Compressibility: Sandy clay is moderately compressible due to the clay fraction, which compacts under pressure. The amount of compression depends on the composition and water content. Dry sandy clay is stiff while saturated soil is more prone to compression. Compressibility is an important factor in settlement and bearing capacity.
Permeability: Sandy clay has low to moderate permeability, as the sand component provides some drainage while the clay restricts flow. Permeability depends on the specific composition and describes how fast water flows through the soil. This influences subsurface drainage, potential for frost action, and seepage rates. Proper permeability values must be used in design.
Locating Sandy Clay
Sandy clay is most commonly found in alluvial environments near rivers, lakes, beaches, and other bodies of water. The sedimentary deposits in these areas contain a mix of clay, silt, sand, and gravel particles that have been transported and deposited over time by flowing water.
To locate sandy clay deposits, look for low-lying, flat areas adjacent to rivers and lakes, as well as shorelines and tidal flats. The repeated wetting and drying cycles in these environments help create the characteristic composition of sandy clay.
When examining soil in the field, sandy clay can be identified by its gritty, rough texture, yet still being moldable and cohesive when wet.
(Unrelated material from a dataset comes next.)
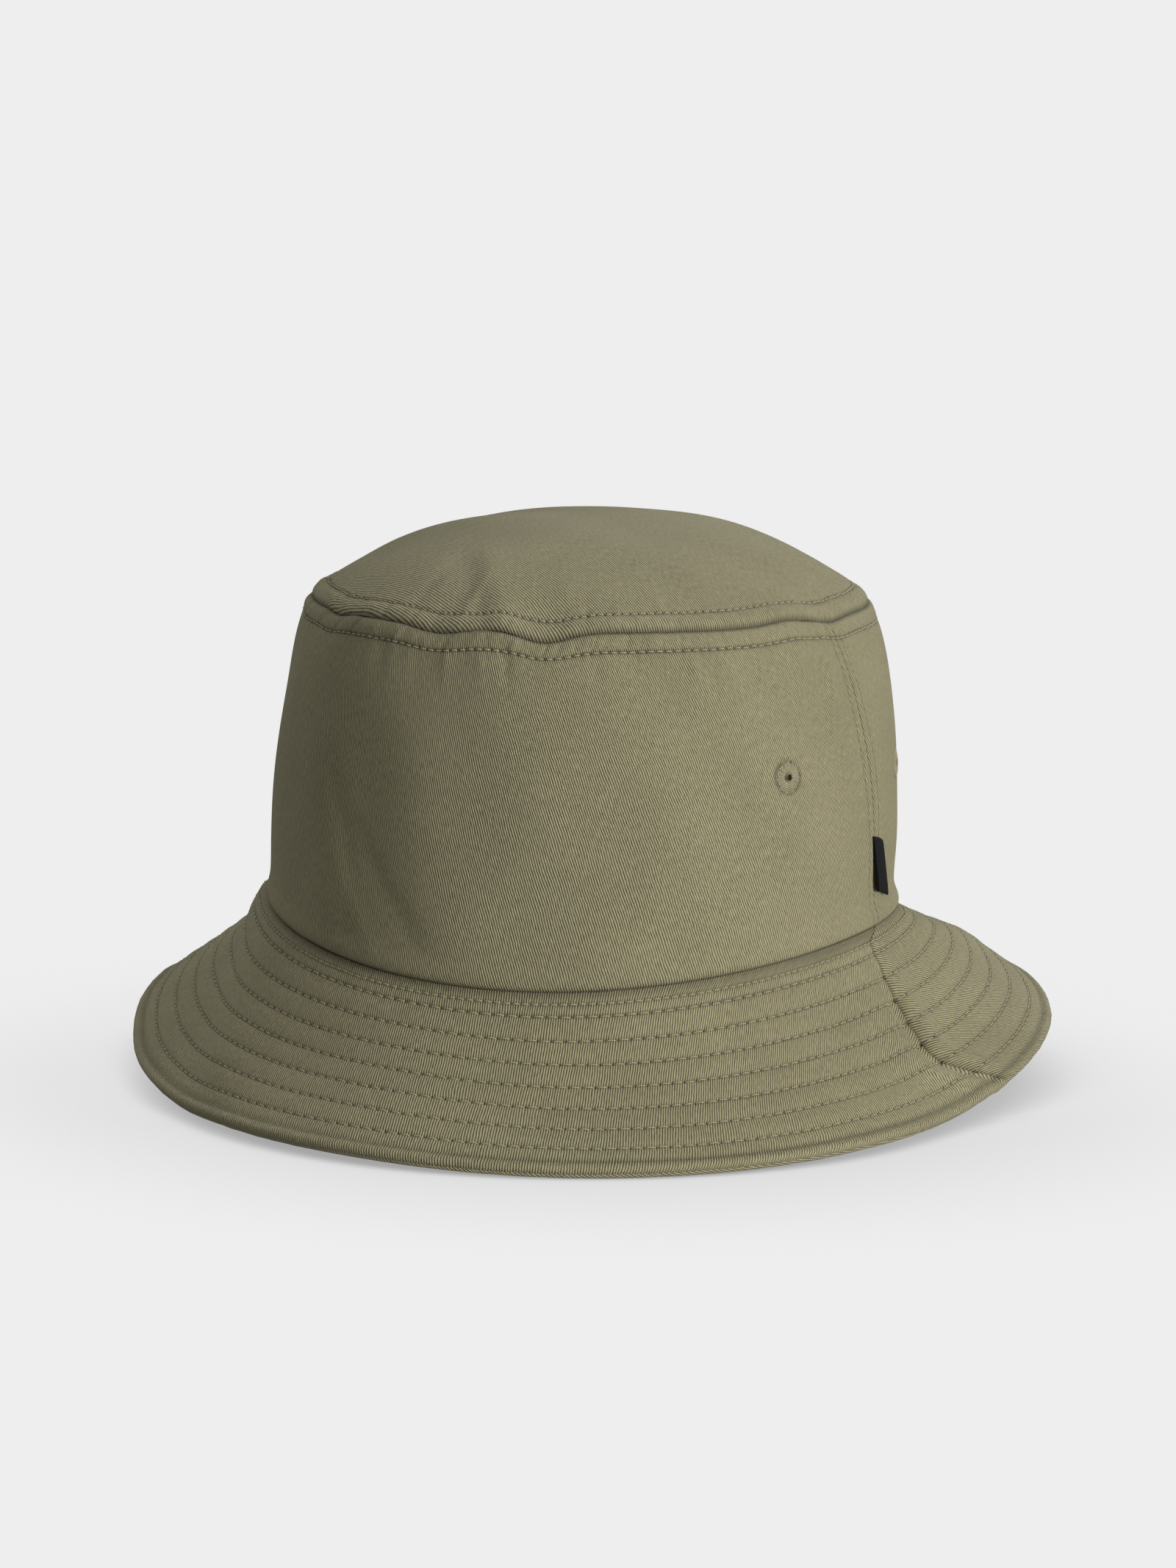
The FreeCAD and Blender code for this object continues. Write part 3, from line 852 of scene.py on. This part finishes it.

The sand grains can be seen and felt within the clayey matrix. Sandy clay may exhibit bedding structures from ancient flood plains. The color can range from grey to brown to reddish orange depending on the mineral content.
Simple field tests can help confirm a sandy clay classification. Roll a moist sample between your fingers – it will form into a flexible ribbon shape rather than crumbling apart. Shake a dry sample in your palm – you may hear and feel the sand grains within the clay mixture. Sandy clay will not be as sticky and plastic as pure clay, nor will it be as loose and non-cohesive as clean sand.
Uses of Sandy Clay
Sandy clay has several important uses, particularly in construction projects, pottery and ceramics, and waste containment:
Construction Projects: The engineering properties of sandy clay make it well-suited for construction projects. It can be used to make bricks and cement. When mixed with concrete, sandy clay improves its strength and durability. Sandy clay is also used as a foundation and fill material at construction sites.
Pottery and Ceramics: The plasticity of sandy clay enables it to be shaped into pots, vases, tiles, and other ceramic items. When fired at high temperatures, the sandy clay hardens into a durable material. The sand particles provide strength, while the clay gives formability and hardness when fired.
Waste Containment: Sandy clay can be used to line landfills and hazardous waste sites. Its low permeability provides containment, preventing contaminants from leaching into surrounding soils and groundwater. At the same time, sandy clay is stable and sturdy enough to support the weight of waste over many years.